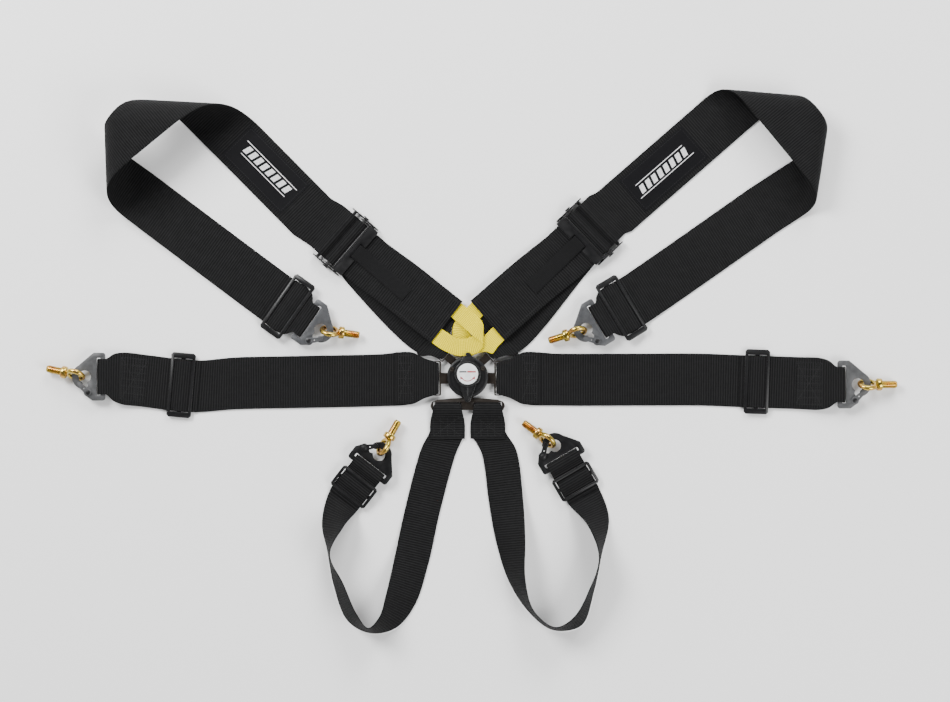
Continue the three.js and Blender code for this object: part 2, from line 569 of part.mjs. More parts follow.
────────────────
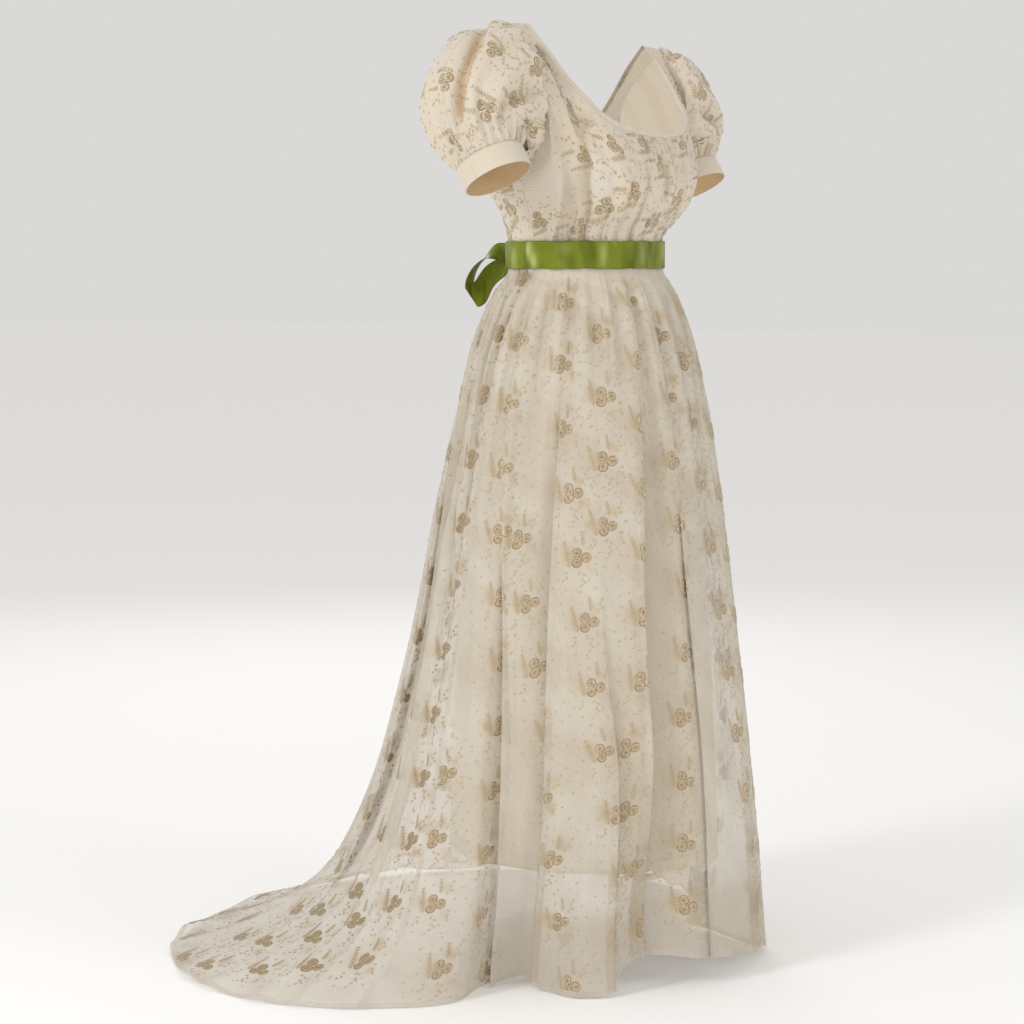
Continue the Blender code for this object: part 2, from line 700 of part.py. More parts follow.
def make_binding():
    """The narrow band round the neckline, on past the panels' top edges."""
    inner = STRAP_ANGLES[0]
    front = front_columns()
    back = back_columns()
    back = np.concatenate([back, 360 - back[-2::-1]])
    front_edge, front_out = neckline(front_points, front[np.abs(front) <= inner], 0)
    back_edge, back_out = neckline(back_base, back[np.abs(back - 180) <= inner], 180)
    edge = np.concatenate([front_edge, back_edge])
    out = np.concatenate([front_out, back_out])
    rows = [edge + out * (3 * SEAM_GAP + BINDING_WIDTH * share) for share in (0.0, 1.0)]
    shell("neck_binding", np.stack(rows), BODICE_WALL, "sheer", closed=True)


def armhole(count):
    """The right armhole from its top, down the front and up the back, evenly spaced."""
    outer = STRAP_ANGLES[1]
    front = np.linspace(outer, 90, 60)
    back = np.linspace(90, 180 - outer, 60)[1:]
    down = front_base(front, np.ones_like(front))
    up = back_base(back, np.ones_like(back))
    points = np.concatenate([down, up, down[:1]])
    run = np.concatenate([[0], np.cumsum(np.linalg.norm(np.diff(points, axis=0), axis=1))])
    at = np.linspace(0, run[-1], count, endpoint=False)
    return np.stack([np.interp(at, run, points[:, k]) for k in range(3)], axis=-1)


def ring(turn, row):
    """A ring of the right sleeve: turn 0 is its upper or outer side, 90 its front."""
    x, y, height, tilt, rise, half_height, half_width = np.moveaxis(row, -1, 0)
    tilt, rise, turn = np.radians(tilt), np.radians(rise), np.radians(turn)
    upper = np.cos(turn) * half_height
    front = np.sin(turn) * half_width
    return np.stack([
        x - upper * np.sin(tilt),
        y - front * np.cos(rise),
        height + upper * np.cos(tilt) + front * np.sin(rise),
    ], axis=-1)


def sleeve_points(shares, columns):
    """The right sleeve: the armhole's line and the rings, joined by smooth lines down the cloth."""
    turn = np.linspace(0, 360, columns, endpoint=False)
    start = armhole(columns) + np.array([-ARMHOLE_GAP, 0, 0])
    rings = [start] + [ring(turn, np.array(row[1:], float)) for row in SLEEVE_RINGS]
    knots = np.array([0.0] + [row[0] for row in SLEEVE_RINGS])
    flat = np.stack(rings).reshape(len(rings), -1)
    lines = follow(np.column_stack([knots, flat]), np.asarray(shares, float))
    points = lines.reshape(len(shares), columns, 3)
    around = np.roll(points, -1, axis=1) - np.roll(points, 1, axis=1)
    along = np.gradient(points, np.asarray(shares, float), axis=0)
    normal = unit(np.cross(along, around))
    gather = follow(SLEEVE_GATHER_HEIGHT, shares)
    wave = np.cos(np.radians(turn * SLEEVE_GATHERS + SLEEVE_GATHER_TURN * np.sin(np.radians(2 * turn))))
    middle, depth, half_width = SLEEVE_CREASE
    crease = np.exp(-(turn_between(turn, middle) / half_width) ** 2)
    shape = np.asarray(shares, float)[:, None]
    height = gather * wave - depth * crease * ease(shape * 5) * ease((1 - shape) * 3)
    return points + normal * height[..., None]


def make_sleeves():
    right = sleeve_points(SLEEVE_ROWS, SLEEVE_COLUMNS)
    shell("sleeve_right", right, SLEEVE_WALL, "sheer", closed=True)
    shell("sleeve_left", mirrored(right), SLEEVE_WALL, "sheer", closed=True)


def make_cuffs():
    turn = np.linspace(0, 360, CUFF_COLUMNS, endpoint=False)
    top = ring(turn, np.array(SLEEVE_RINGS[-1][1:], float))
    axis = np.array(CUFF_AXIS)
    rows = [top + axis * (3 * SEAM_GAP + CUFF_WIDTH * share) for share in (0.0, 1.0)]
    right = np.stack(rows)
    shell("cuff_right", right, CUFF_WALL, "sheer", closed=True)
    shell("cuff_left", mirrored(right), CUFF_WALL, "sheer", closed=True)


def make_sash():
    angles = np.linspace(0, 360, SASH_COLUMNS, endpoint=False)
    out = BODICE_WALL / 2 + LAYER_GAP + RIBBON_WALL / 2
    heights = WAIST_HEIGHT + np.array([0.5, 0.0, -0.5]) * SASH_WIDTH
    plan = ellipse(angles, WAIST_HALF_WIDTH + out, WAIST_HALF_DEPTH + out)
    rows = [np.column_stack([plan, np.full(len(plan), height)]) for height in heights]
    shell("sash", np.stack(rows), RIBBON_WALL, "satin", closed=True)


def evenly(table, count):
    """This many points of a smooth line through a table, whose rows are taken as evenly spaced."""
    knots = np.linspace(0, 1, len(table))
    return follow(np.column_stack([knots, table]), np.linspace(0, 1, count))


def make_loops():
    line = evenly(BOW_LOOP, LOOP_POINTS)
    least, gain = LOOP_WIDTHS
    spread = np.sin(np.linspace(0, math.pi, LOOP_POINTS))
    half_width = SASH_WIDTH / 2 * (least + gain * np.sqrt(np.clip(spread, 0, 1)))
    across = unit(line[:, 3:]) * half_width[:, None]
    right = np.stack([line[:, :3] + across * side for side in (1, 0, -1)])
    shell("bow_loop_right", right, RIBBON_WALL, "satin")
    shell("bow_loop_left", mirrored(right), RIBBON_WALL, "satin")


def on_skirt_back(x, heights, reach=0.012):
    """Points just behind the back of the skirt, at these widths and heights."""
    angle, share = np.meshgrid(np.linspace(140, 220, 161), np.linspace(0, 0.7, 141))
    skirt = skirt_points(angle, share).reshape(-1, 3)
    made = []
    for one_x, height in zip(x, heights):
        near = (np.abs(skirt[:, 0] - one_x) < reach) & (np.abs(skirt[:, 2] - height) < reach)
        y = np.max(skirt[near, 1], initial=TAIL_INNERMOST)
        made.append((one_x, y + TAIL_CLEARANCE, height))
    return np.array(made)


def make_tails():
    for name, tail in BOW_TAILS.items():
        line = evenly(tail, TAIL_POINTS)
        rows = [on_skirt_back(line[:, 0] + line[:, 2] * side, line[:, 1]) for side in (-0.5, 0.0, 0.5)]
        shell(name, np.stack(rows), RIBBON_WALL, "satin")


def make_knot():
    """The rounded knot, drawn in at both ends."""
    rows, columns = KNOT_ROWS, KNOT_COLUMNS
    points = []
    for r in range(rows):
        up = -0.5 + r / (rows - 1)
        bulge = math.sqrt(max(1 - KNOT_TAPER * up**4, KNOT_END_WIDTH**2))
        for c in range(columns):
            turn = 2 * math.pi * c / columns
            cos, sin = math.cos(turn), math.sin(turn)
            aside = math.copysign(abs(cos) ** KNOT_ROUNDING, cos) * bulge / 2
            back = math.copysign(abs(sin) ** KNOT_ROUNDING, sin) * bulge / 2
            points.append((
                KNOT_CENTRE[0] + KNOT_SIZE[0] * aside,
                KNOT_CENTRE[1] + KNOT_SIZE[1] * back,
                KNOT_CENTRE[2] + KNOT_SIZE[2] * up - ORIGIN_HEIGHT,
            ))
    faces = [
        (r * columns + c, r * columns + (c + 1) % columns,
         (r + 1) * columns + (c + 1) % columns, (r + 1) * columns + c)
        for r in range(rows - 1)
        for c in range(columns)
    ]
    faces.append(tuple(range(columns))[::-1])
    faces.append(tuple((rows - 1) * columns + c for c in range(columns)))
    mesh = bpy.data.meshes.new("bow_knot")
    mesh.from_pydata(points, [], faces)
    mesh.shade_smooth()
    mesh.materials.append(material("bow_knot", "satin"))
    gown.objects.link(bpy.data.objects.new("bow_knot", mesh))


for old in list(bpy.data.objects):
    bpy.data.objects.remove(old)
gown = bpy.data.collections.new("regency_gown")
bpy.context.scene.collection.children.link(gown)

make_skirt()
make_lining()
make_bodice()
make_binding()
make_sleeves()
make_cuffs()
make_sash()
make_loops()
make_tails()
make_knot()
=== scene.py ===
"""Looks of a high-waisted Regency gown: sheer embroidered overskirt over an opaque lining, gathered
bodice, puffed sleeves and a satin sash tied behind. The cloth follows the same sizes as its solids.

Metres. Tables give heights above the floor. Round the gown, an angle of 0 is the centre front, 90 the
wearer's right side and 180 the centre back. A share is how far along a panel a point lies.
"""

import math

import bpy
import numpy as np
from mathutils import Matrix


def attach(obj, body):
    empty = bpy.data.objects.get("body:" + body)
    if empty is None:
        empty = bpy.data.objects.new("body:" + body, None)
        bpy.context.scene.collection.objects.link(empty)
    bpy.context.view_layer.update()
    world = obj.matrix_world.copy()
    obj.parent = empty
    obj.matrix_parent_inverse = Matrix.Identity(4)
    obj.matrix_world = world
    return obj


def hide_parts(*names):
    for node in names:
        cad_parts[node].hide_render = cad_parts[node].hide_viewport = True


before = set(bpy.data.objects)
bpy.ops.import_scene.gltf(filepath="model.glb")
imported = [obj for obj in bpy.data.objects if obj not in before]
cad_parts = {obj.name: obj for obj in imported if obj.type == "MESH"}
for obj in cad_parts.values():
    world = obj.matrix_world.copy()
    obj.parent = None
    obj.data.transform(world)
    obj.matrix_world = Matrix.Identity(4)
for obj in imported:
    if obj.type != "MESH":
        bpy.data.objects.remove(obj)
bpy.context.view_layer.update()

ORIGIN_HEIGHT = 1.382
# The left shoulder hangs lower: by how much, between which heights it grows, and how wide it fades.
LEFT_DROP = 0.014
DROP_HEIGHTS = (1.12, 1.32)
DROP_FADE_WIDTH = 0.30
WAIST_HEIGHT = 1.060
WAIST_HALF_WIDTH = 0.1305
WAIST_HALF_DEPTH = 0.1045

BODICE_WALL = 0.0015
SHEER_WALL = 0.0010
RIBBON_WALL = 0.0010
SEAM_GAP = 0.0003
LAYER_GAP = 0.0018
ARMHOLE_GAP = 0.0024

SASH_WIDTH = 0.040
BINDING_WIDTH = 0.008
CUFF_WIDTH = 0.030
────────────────
* Instruction:
Beginning with the line containing "make_skirt()" and ending with the line containing "for node in", extract those lines exactly from the listing above, and only those.

* Completed task:
make_skirt()
make_lining()
make_bodice()
make_binding()
make_sleeves()
make_cuffs()
make_sash()
make_loops()
make_tails()
make_knot()
=== scene.py ===
"""Looks of a high-waisted Regency gown: sheer embroidered overskirt over an opaque lining, gathered
bodice, puffed sleeves and a satin sash tied behind. The cloth follows the same sizes as its solids.

Metres. Tables give heights above the floor. Round the gown, an angle of 0 is the centre front, 90 the
wearer's right side and 180 the centre back. A share is how far along a panel a point lies.
"""

import math

import bpy
import numpy as np
from mathutils import Matrix


def attach(obj, body):
    empty = bpy.data.objects.get("body:" + body)
    if empty is None:
        empty = bpy.data.objects.new("body:" + body, None)
        bpy.context.scene.collection.objects.link(empty)
    bpy.context.view_layer.update()
    world = obj.matrix_world.copy()
    obj.parent = empty
    obj.matrix_parent_inverse = Matrix.Identity(4)
    obj.matrix_world = world
    return obj


def hide_parts(*names):
    for node in names:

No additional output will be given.